Another problem is the definition of what it means to be in a band. A more experienced player might not feel it necessary to explain that they expect everyone to know the songs for the next rehearsal. Other members will pick up their instrument in the rehearsal room without having thought about the band since last time. “But I sent you the recording of the new riff“, you might say. “Didn’t you look for ideas? Didn’t you memorize the parts?” Quite casually, they’ll answer: “Oh yes, I saw your email. I listened to it. Pretty cool. Do you want to work on it? What’s the first note?” You will look at them flabbergasted as you realize that they consider having given it their very best by listening to your riff once.

Education and level of formal studies also play a great role in the structure that each member can bring to the band. Musicians tend to be overly tolerant and innocently believe that we all become One in the rock ‘n roll rehearsal room. The fact is that we process information differently according to our background and profession. A Phd student doesn’t organize their thoughts in the same way as shelf stocker at the local sex shop. It has nothing to do with “intelligence” but rather in the way they focus and organize priorities. The more educated musician might not understand why their band mates can’t meet deadlines or constantly jump from one bunnyhoppin’ idea to the next.

The work that is necessary to put in the band and the distribution of roles should be examined. Some members naturally take on the role of finding shows and sending out demos. Two years down the line you might notice that one member has done nothing whatsoever and falls into the role of “showing up”. Worse still if they declare that they wish to play less shows because of some family vacation or the “need for a rest”. Their vote will gradually count for less for lack of involvement and the leading members will start to think of replacing them.

Similarly to the above point, there is a common misunderstanding of what being in a band entails. Some will understand this as participating in a rehearsal. Others will know that it is the bare minimum. Making T-shirts, finding a logo, sending out emails, renting vans, speaking to record labels, social media, booking tours all have to be done by someone. And don’t be fooled by the term “pro” that some musicians apply to their “musician wanted” ads either. In their mind, being pro might refer to the time they jammed with Jame Brown’s guitar tech at some obscure jazz festival. Or it might mean having a collector’s guitar and an ability to play Fleetwood Mac.
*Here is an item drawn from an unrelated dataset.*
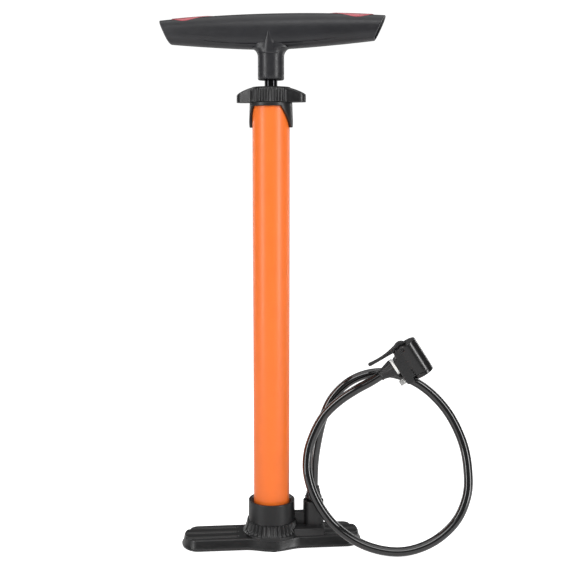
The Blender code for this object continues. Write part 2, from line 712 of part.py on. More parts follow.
def main():
    clear_scene()
    charcoal = material("charcoal_plastic", (0.026, 0.025, 0.027), 0.45)
    grey = material("grey_plastic", (0.05, 0.05, 0.053), 0.4)
    gloss = material("black_gloss", (0.012, 0.012, 0.013), 0.2)
    rubber = material("black_rubber", (0.02, 0.02, 0.02), 0.6)
    red = material("red_plastic", (0.55, 0.02, 0.02), 0.4)
    white = material("white_plastic", (0.75, 0.75, 0.73), 0.4)
    paint = material("orange_paint", (0.9, 0.22, 0.04), 0.2)
    steel = material("polished_steel", (0.3, 0.3, 0.31), 0.15, 1.0)
    zinc = material("zinc_steel", (0.6, 0.6, 0.6), 0.35, 1.0)
    brass = material("brass", (0.7, 0.5, 0.2), 0.3, 1.0)
    make_foot(charcoal, rubber, zinc)
    make_check_valve(brass, rubber, zinc)
    make_outlet(brass, charcoal)
    make_barrel(paint, rubber)
    make_cap(charcoal, rubber, grey)
    turn = make_piston(grey, rubber, steel)
    make_handle(turn, grey, red, zinc)
    make_hose(gloss)
    head = add_empty("head_frame", HEAD_PLACE)
    make_head_body(head, gloss)
    make_lever(head, gloss, zinc)
    make_head_fittings(head, gloss, white, rubber, brass, zinc)


main()
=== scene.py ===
"""Looks of the floor bike pump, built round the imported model.

Metres, +Z up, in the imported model's frame: the barrel's axis is Z, the foot bar runs along X and the front
is -Y.
"""

import json
import math

import bmesh
import bpy
import numpy as np
from mathutils import Matrix, Vector


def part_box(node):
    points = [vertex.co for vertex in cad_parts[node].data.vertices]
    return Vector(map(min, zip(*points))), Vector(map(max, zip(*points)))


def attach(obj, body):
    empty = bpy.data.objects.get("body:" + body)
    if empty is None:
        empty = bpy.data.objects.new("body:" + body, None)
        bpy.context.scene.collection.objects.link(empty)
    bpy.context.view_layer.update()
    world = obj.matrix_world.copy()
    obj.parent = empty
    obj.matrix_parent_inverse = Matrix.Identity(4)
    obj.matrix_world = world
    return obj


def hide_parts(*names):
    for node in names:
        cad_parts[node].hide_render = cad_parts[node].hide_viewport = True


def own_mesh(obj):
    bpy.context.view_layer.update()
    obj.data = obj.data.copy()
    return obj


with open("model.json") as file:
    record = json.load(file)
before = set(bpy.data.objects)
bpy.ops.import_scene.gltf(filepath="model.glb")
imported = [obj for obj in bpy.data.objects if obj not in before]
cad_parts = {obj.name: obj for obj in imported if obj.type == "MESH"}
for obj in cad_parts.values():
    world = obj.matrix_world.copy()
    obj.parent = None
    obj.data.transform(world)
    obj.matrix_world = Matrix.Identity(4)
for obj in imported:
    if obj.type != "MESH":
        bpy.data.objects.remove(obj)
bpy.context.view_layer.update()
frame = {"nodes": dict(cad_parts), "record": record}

# Camera and light
CAMERA_PLACE = (-0.0826, -1.0197, 0.4127)
CAMERA_AIM = (0.0933, 0.9871, -0.1297)
CAMERA_LENS = 62.6
ROOM_GLOW = 0.16
FLOOR_GLOW = 0.9
FLOOR_BOUNCE = 0.08
LIGHT_AIM_Z = 0.28
# name, azimuth from the camera's side, distance, height, (width, height), radiance
LIGHTS = [
    ("left strip", -56, 1.4, 0.5, (0.3, 1.7), 7.5),
    ("right strip", 50, 1.4, 0.5, (0.3, 1.7), 8.5),
    ("left back strip", -140, 1.5, 0.6, (0.2, 1.6), 4),
    ("right back strip", 135, 1.5, 0.6, (0.2, 1.6), 4),
    ("front", -6, 1.7, 1.75, (1.5, 0.8), 3.2),
    ("overhead", 0, 0.05, 2.0, (1.8, 1.8), 1.2),
]

# Turns of the handle and the cap about the barrel
HANDLE_YAW = math.radians(-15.4)
CAP_YAW = math.radians(-20.4)

# Foot
BAR_HALF_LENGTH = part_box("base_foot")[1].x
BAR_HALF_WIDTH = 0.0252
BAR_END_RUN = 0.018
BAR_BOTTOM = 0.0007
BAR_TOP = 0.0118
BAR_EDGE_STEPS = 5
LANE_WIDTH = 0.013
LANE_SHIFT = 0.0007
GROOVE_DEPTH = 0.0026
GROOVES_FROM = 0.0355
HUB_R = 0.0325
BULGE_REACH = 0.031
HUB_TOP = 0.014
SKIRT_TOP = 0.026
SKIRT_R = 0.0302
SKIRT_TOP_R = 0.0262
FLUTES = 38
FLUTE_DEPTH = 0.0015
COLLAR_R = 0.0248
COLLAR_TOP = 0.0475
TOWER_X = 0.045
TOWER_R = 0.011
TOWER_TOP = 0.045
HOUSING_TOP = 0.0195
HOUSING_HALF_WIDTH = 0.0195
HOUSING_END_X = 0.0555
WEB_TOP = 0.0328
SPRING_R = 0.0028
SPRING_WIRE_R = 0.00035

# Barrel, cap and rod
BARREL_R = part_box("barrel")[1].x
BARREL_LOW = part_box("barrel")[0].z
BARREL_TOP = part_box("barrel")[1].z
BARREL_BORE_R = 0.0178
TOP_COLLAR_R = 0.0217
TOP_COLLAR_Z = 0.4617
TAB_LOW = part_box("top_collar")[0].z
CAP_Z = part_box("wing_cap")[0].z
CAP_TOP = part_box("wing_cap")[1].z
CAP_R = 0.0215
WING_HALF_SPAN = 0.036
ROD_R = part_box("rod")[1].x

# Handle
STEM_R = 0.0133
STEM_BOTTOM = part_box("handle_body")[0].z
HANDLE_TOP_HALF = 0.1174
HANDLE_BOTTOM_HALF = 0.101
HANDLE_TOP = 0.5538
HANDLE_BOTTOM = 0.5182
HANDLE_TIP_DROP = 0.0044
HANDLE_TIP_RISE = 0.0069
HANDLE_HALF_DEPTH = 0.0145
HANDLE_TIP_HALF_DEPTH = 0.012
HANDLE_ROUNDNESS = 0.8
HANDLE_WALL = 0.0022
PAD_FROM = 0.058
PAD_TO = 0.105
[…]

The ambition of the band and the artistic direction should be spoken about sooner than later. At that oh-so-important festival slot, you might turn round to see your bandmate casually dressed in a Quicksilver T-shirt that screams out “we are amateurs!” Word to the wise, wait until you are established before not caring about your look. A few rough guidelines such as “no shorts/ no logos” can go a long way.

The level of quality of the gear should be addressed at one point, though not absolutely essential at first. An issue might arise if one of the musicians stays playing with a 150$ instrument while the others are around the 1000-3000$ mark. The musician with the poor-quality instrument will start to sound (and look) a bit out of place. This is of course dependent on the style of music we play. At a minimum, they should maintain their instument and have all the spare parts: drum sticks, skins, guitar strings, etc.

It might come as a surprise that the reasons for being in a band can have meaningful impacts on the future. Some members might find in music an essential creative outlet regardless of popularity, others might just do it for fun on a Sunday and others still might fall addicted to the local fame and not give hoot for their skill on the instrument. This can lead to a “mad scientist” guitar player with 40 effects pedals incapable of playing relatable music, one happy-go-lucky musician who just shows up, and the third who now feels so ultimately cool that he sees no point in working on his craft as a musician.

Egos are not often addressed, though playing music and accessing that “larger than life” feeling can indeed transform people. As much as you might think that you are god’s gift to bass playing, so might the saxophone player think the same thing of themself. If they so decide that they deserve a better bass player than the one they currently have, they will slowly put the wheels in motion to replace you. In the words of Eli Wallach in Godfather 3. “Treachery is everywhere”.

And finally, drugs and alcohol. What starts out as an innocent little “extra” can sometimes escalate into much worse issues. That concert you worked so hard to find could be sabotaged by a member of the band too high or too intoxicated to play sharp enough. They will justify this by saying that it is Saturday evening or that they play better with a little buzz to “feel” the music or some similar nonsense. Be mindful that if they are on drugs they are most likely not in a frame of mind to produce anything towards the success of the band in between rehearsals.

Finding the right band members and knowing how to cope with all the potential issues necessitates a double Phd in Human Resources and Psychology. The Catch 22 is that without trying you’ll never know and you won’t know if you don’t try. It might be that all band members are great to work with, and it might also be that the usual problems arise. There are only so many bands a person can do, so the extra caution is well worth it.

The odds of finding bad dance partners is spectacularly high, as shown by the number of famous bands that played all their careers with their childhood friends: the Beatles, Pink Floyd, Beastie Boys, Rolling Stones, Queen, Green Day, U2, Coldplay… a musician doesn’t simply enroll “unknowns” and start composing successful music. It’s that hard that even famous people don’t do it.

Whatever happens in your rock band, don’t be too harsh on your band mates and certainly don’t blame yourself. Everyone contributes with the tools that Mother Nature gave them and you can’t ever make a cat bark. When all is said and done, it’s not that important and if we’re honest no one needs another rock band anyway.

Perhaps there is comfort in the knowledge that if the musicians are such frequent underperformers, it may be an accurate reflection of a music style well past its expiration date.